I read this morning, in Guy Watson’s musings on the card that comes with my Riverford Vegetables box, of his grave disquiet about the plight of farmers not only in this country but elsewhere. They have become squeezed between the power of the big corporations which no one seems able to challenge successfully and the costs of fuel and other inputs which they need to grow food. The big corporations include both retailers who continually revise downwards the payments they negotiate with farmers for the food we eat and the fossil fuel giants whose diesel is a necessity for farming machinery. Both are making profits while the farmers are making a loss. As Guy points out, farmers have cut their costs to the bone, sent their partners out to work in other industries, and done without employees, working themselves into the ground as a result. Increasingly, the only way of making a living from farming is to become part of an agribusiness, dedicated to profit at the expense of everything that has made farming an enjoyable and fulfilling occupation. Hedges are ripped up to make arable fields bigger, animals are kept in cruel conditions without thought for their welfare as living beings, and all to keep food as cheap as possible, while the supermarkets take bigger and bigger cuts. Agribusinesses have more clout with their buyers, but their main reason for success is cut-throat competition, in which animals kept for meat and milk and the environment on which wildlife is dependent are the main losers. Farmers recently set up 49 scarecrows outside Parliament, to represent the 49% of farmers who believe they may go out of business over the next 12 months.
But will it do any good? In the wake of the whistleblowing watchdog who shone a bright light on the horrendous policy that is the UK’s current way of dealing with asylum seekers, and the lack of transparency in Westminster, by sharing his own experience of the powerlessness of watchdogs who are supposed to point out failures – for what is the point if their reports lie gathering dust on a government shelf? – I began to think about how important it is (to use Edward Said’s phrase) to speak truth to power. People in power are sometimes altruistic and idealistic, sometimes not, but they all find it hard to be transparent about decision making, and to apologise for failures. This is, in part, because they are vulnerable – especially in these censorious and judgemental days – to overwhelming criticism for the slightest mistake. In part, also, it is a kind of protective mechanism, used to guard against the fear of losing power. Almost no one who has power in government or industry has taken it up solely, or even mainly, in order to make a difference – I say ‘almost’, because there are a few who are exceptions and have clearly allowed themselves to be elected to high office because of a genuine public service ethos; the difficulty is that even those can so easily by corrupted by holding power (as Lord Acton famously pointed out).

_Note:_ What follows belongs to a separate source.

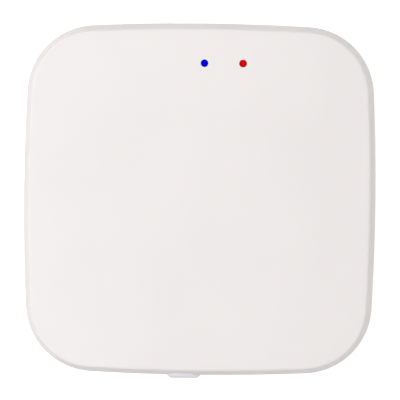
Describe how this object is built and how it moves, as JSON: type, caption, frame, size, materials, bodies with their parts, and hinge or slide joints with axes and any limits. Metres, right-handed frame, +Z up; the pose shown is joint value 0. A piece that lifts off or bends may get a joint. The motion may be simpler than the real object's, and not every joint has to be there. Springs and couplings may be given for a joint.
{
  "type": "smart home hub",
  "caption": "Square low wireless gateway for smart home devices, in a rounded white case with a side button and two indicator lights on top.",
  "frame": {"origin": "on the table, under the middle of the case", "axes": "+Z up, +Y from the reset button towards the power socket, +X to the right seen from above with the lights at the far side"},
  "size_m": [0.06, 0.0604, 0.015],
  "materials": {
    "case_white": "fine moulded satin texture",
    "button_white": "smooth moulded, a little cooler than the case",
    "blue_light": "clear acrylic, lit blue",
    "red_light": "clear acrylic, lit red",
    "foot_rubber": "matt silicone",
    "label_paper": "blank sticker",
    "screw_steel": "zinc plated",
    "board_green": "glass fibre with green solder mask",
    "module_board": "glass fibre with black solder mask",
    "gold": "gold plated",
    "solder": "bright solder",
    "tin": "tin plated",
    "socket_steel": "nickel plated sheet",
    "can_steel": "tin plated sheet",
    "spring_steel": "polished spring steel",
    "capacitor_aluminium": "bright can",
    "copper": "copper under clear coating",
    "black_plastic": "moulded",
    "plunger_plastic": "moulded",
    "chip_epoxy": "moulded epoxy",
    "tantalum_yellow": "moulded epoxy",
    "led_white": "moulded",
    "resistor_black": "glazed film on ceramic",
    "capacitor_ceramic": "bare ceramic",
    "fuse_green": "coated"
  },
  "bodies": {
    "case": {"blue_led_base": "led_white", "blue_led_lens": "blue_light", "blue_light_pipe": "blue_light", "board_screws": "screw_steel", "bottom_case": "case_white", "ceramic_capacitor_bodies": "capacitor_ceramic", "ceramic_capacitor_ends": "tin", "debug_pads": "gold", "fuse_ends": "tin", "input_capacitor_base": "black_plastic", "input_capacitor_can": "capacitor_aluminium", "input_capacitor_terminals": "tin", "main_board": "board_green", "mesh_antenna": "copper", "mesh_crystal": "can_steel", "mesh_module_board": "module_board", "mesh_module_solder": "solder", "mesh_radio_chip": "chip_epoxy", "mesh_shield_can": "can_steel", "output_capacitor": "tantalum_yellow", "output_capacitor_terminals": "tin", "pin_solder": "solder", "rating_label": "label_paper", "red_led_base": "led_white", "red_led_lens": "red_light", "red_light_pipe": "red_light", "regulator_body": "chip_epoxy", "regulator_leads": "tin", "resettable_fuse": "fuse_green", "resistor_bodies": "resistor_black", "resistor_ends": "tin", "rubber_feet": "foot_rubber", "surge_diode_body": "chip_epoxy", "surge_diode_leads": "tin", "switch_bracket": "socket_steel", "switch_dome": "spring_steel", "switch_housing": "black_plastic", "switch_terminals": "tin", "top_cover": "case_white", "usb_contacts": "gold", "usb_insulator": "black_plastic", "usb_shell": "socket_steel", "wlan_antenna": "copper", "wlan_crystal": "can_steel", "wlan_flash_chip": "chip_epoxy", "wlan_module_board": "module_board", "wlan_module_solder": "solder", "wlan_radio_chip": "chip_epoxy", "wlan_shield_can": "can_steel"},
    "button": {"reset_button": "button_white"},
    "plunger": {"switch_plunger": "plunger_plastic"}
  },
  "joints": [
    {"name": "reset_button_press", "type": "slide", "parent": "case", "child": "button", "axis": [0, 1, 0], "range_m": [0, 0.0003], "stiffness_N_per_m": 5000},
    {"name": "switch_plunger_press", "type": "slide", "parent": "case", "child": "plunger", "axis": [0, 1, 0], "range_m": [0, 0.0003], "deforming": ["switch_dome"]}
  ],
  "couplings": [
    {"joint": "switch_plunger_press", "follows": "reset_button_press", "ratio": 1}
  ]
}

In medieval times, kings sometimes kept a jester – a clownish character who was actually expected to poke fun at the king and keep him grounded. British Prime Ministers who have a close colleague who is not subservient or dependent on the one in power for his own position – think Tony Blair and Gordon Brown, for example – or US presidents with a First Lady who is a politician in her own right, as Bill Clinton had in his wife Hillary, have a ready-made source of challenge and advice from someone who is essentially on their side. This mitigates the tendency of powerful persons to become distanced from those around them, and over-focused on their own position and holding on to it (although both Gordon Brown and Hillary Clinton ended by challenging their partner to the point of bringing them down).
We ordinary folk cannot
single-handedly remove those who abuse power from their posts, though in a
democratic system we can certainly use our vote to hold them to account. But we
can all speak out, whether in a blog as I am doing here, by writing to MPs or
local councillors or the newspaper, or simply by engaging in conversation with others as we
think through together how power should be used rather than abused. Change can
come, and in the past has come, but only through the courage and persistence of
those who in their various ways made the attempt to confront those in power
with their own wrong actions in the hope of showing them the truth.